先発投手が次々と故障者リストに入る投手陣崩壊の中で、黒田はひとりローテーションを守って投げ抜いた。ニューヨークのファンから「黒田、ナンバーワン」と評価された。

黒田が広島復帰を決断したのは昨年暮れのことだった。代理人がヤンキースと交渉を続けている時期である。広島のフロントとの人間関係から戻ることを決めたという。

「広島に戻れるのは今しかない、と決断した。広島という小さな街で私を待っているファンがいるということも大きな理由だった」

当然、広島はエース格としての活躍を見込んでいるだろう。

「ローテ-ションに入って投げるのなら2ケタは勝ちたい」

40歳の年齢を考えたとき、登板間隔を大リーグの中4日から伸ばすことができるので、ローテーションに入れば30試合登板と予測して10勝は可能性がある。

黒田は現在、日米通算182勝。日本で11シーズン103勝、大リーグのドジャースとヤンキースで79勝。

いわゆる200勝を挙げると名球会の会員になれる。名球会入りはともかく、一流投手の証でもあるその数字はぜひ達成したいところである。残り18勝。2シーズンを要することは間違いない。

ここで現実を予想すると、大リーグのピッチングがそのまま通じるとは思えない。第一に日本の打者は初球から簡単にバットを振ってこないし、ボール球にまず手を出さない。この点は日米のもっとも異なる点で、従って投球数が増えることにつながる。

おそらく5、6回で100球は投げることが多くなるだろう。黒田は落ちるボールで打たせて取るスタイルになっているからコントロールと駆け引きを駆使することになり、この点では味のあるピッチングが見られるはずである。

今年のプロ野球の特徴は、大リーグから帰ってきた投手が大きな話題になっていることである。黒田の前にはソフトバンクに入った松坂大輔がいる。話題では常に一番だった巨人がすっかりかすんでしまった。

黒田の登板は観客増員に結び付く。開幕投手もありうる。カープ女子が黒田おじさんを応援するのも話題になるだろう。

[引用/参照:http://www.j-cast.com/2015/02/23228321.html?p=all]

□ 円陣の真ん中でチームメイトに語った言葉とは?

「40歳になり、先は長くないですけど、覚悟を持って皆さんと一緒に戦っていきます」

キャンプ参加初日の練習前、グラウンドで組まれた円陣の真ん中でチームメイトにこう語りかけた。

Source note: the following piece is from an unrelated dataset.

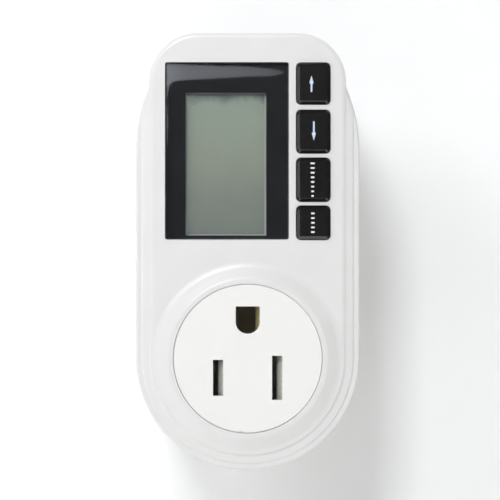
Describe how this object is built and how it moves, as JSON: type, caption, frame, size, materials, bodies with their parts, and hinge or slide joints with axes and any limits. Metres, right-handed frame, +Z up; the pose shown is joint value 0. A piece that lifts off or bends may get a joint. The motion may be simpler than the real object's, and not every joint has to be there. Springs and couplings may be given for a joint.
{
  "type": "plug-in power meter",
  "caption": "Plug-in power meter with wall-plug blades on its back, a grounded socket on its front, a display window and a column of sprung keys.",
  "frame": {"origin": "midway between the two plug blades, on the plug boss face that meets the wall plate", "axes": "+Z up with the display above the socket, -Y out of the front towards the user, +Y into the wall outlet along the blades, +X to the right of a person reading the display"},
  "size_m": [0.0482, 0.0578, 0.094],
  "materials": {
    "case_white": "white moulded ABS, fine satin",
    "insert_white": "white moulded, satin",
    "frame_white": "white moulded",
    "key_black": "black moulded, semi-gloss, with printed marks",
    "window_clear": "clear polished acrylic",
    "mask_black": "black screen print",
    "lcd_grey_green": "reflective liquid crystal, blank",
    "zebra_rubber": "striped silicone rubber",
    "board_green": "glass-epoxy board with green solder resist",
    "switch_black": "black moulded",
    "switch_actuator": "grey moulded",
    "chip_black": "black epoxy package",
    "plated_metal": "nickel plated",
    "insulator_black": "black moulded insulator",
    "retainer_grey": "grey moulded insulator",
    "dull_brass": "spring brass, dulled",
    "blade_brass": "rolled brass, tumbled",
    "contact_brass": "spring brass",
    "contact_tinned": "tin-plated spring bronze",
    "capacitor_yellow": "yellow moulded box",
    "capacitor_sleeve": "dark shrink sleeve",
    "varistor_blue": "blue epoxy coat",
    "resistor_tan": "tan lacquer",
    "shunt_alloy": "bare resistance alloy",
    "screw_steel": "zinc-plated steel",
    "label_silver": "blank silver film"
  },
  "bodies": {
    "meter": {"front_shell": "case_white", "rear_shell": "case_white", "rating_label": "label_silver", "hot_blade": "blade_brass", "neutral_blade": "blade_brass", "ground_pin": "blade_brass", "blade_clamp": "insulator_black", "socket_insert": "insert_white", "contact_retainer": "retainer_grey", "hot_contact": "contact_tinned", "neutral_contact": "contact_tinned", "ground_contact": "dull_brass", "line_strap": "contact_brass", "load_strap": "contact_brass", "neutral_strap": "contact_brass", "ground_strap": "contact_brass", "display_window": "window_clear", "window_mask": "mask_black", "lcd_glass": "lcd_grey_green", "lcd_frame": "frame_white", "zebra_strips": "zebra_rubber", "display_board": "board_green", "tactile_switches": "switch_black", "microcontroller": "chip_black", "crystal": "plated_metal", "buzzer": "insulator_black", "backup_cell": "plated_metal", "cell_holder": "insulator_black", "cell_clip": "plated_metal", "power_board": "board_green", "x2_capacitor": "capacitor_yellow", "smoothing_capacitor": "capacitor_sleeve", "varistor": "varistor_blue", "fusible_resistor": "resistor_tan", "shunt_resistor": "shunt_alloy", "bridge_rectifier": "chip_black", "meter_chip": "chip_black", "voltage_regulator": "chip_black", "board_connector": "insulator_black", "case_screws": "screw_steel", "display_board_screws": "screw_steel", "socket_screws": "screw_steel", "power_board_screws": "screw_steel", "clamp_screws": "screw_steel"},
    "up_key": {"up_key": "key_black", "up_switch_button": "switch_actuator"},
    "down_key": {"down_key": "key_black", "down_switch_button": "switch_actuator"},
    "overload_key": {"overload_key": "key_black", "overload_switch_button": "switch_actuator"},
    "cost_key": {"cost_key": "key_black", "cost_switch_button": "switch_actuator"}
  },
  "joints": [
    {"name": "up_key_press", "type": "slide", "parent": "meter", "child": "up_key", "axis": [0, 1, 0], "range_m": [0, 0.0005], "stiffness_N_per_m": 1500, "springref_m": -0.0005},
    {"name": "down_key_press", "type": "slide", "parent": "meter", "child": "down_key", "axis": [0, 1, 0], "range_m": [0, 0.0005], "stiffness_N_per_m": 1500, "springref_m": -0.0005},
    {"name": "overload_key_press", "type": "slide", "parent": "meter", "child": "overload_key", "axis": [0, 1, 0], "range_m": [0, 0.0005], "stiffness_N_per_m": 1500, "springref_m": -0.0005},
    {"name": "cost_key_press", "type": "slide", "parent": "meter", "child": "cost_key", "axis": [0, 1, 0], "range_m": [0, 0.0005], "stiffness_N_per_m": 1500, "springref_m": -0.0005}
  ]
}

「この仲間と戦い、チームの力となりたいと円陣で思った。全身全霊を傾けて投げたい」

ただ、もう中4日でマウンドに立つことはない。信じられないような高額契約の責任を背負って投げる重圧からも解放された。

ヤンキーズ時代の重圧から解放 黒田

「これが最後」と覚悟を決める外的要因はことごとくなくなったのである。そこでどういうモチベーションで黒田は、自分を追い込んでマウンドに立ち続けるのだろうか。

「2桁勝てなければ区切りをつけなければいけない」

こう語った結果を残すために、必要なのは自分で自分を追い込む、まさに自らとの戦いしかないのである。

あえて日本流ではなく、メジャー流のキャンプを貫くのも、今までの切迫感を身体に呼び起こすためなのかもしれない。

そしてシーズンに入っても自分で自分を律してストイックにマウンドに立つのだろうが、それは想像以上に難しい挑戦となるかもしれない。

黒田ならそれを見せてくれる。そんな気もする。ただ、この新しい舞台には「愛」という言葉だけでは計りきれない、厳しい戦いが待っているのである。

そのことを一番知っているのは、黒田本人なのだろう。